Marginal gains on dynamic baselines: When added to Interval Guidance, improvements are often only 0.01-0.02 FID, limiting absolute returns.
Evaluation focused on image class-conditional generation: While claimed to be generalizable to audio or 3D conditional diffusion, experiments only cover ImageNet/MS-COCO images; effectiveness in other modalities remains to be verified.

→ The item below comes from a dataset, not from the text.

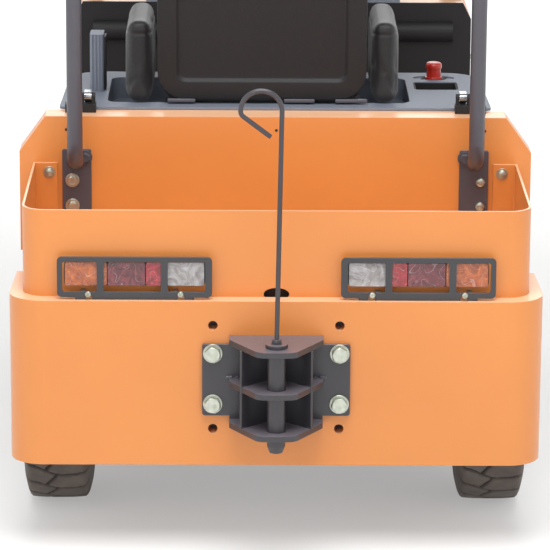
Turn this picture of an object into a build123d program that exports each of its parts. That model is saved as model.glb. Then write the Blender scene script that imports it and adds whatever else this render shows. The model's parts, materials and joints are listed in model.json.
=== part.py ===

vs. Fixed Weight CFG: Standard CFG uses a constant \(\omega\) throughout, treating all time steps identically; this paper proves this contradicts diffusion dynamics (over-guidance at high \(t\), under-guidance at low \(t\)) and uses \(\omega(t)\) for alignment.
vs. Interval Guidance [25]: [25] restricts guidance to a specific noise interval (constant \(\omega_0\) inside, 1 outside); this paper proves it is a special case of the exponential framework and can be combined to save compute.
vs. \(\beta\)-CFG / RAAG schedules: These also use time-varying guidance but rely on heuristics or empirical distributions; this paper derives the exponential shape from SDE score discrepancy bounds.
vs. autoguidance [23] / CFG++ [10] / FDG [40]: These improve guidance via frequency or data manifolds, which are orthogonal to the temporal dimension addressed here; C\(^2\)FG remains effective when added to autoguidance.

Rating¶

Novelty: ⭐⭐⭐⭐⭐ First to provide a rigorous upper bound for conditional/unconditional score discrepancy in CFG and design principled weights accordingly; high theoretical depth.
Experimental Thoroughness: ⭐⭐⭐⭐ Covers multiple frameworks (DiT/SiT/U-ViT/SD/EDM2), samplers (SDE/ODE), and step counts; however, gains on strong baselines are small, and modalities are limited to images.
Writing Quality: ⭐⭐⭐⭐ Theoretical derivation is clear, with a natural transition to the methodology, though the approximation from the theoretical bound to the engineering weight is slightly hurried.
Value: ⭐⭐⭐⭐⭐ Training-free, plug-and-play, and orthogonal to existing strategies; provides "free" improvements to nearly all conditional diffusion frameworks with high practical value.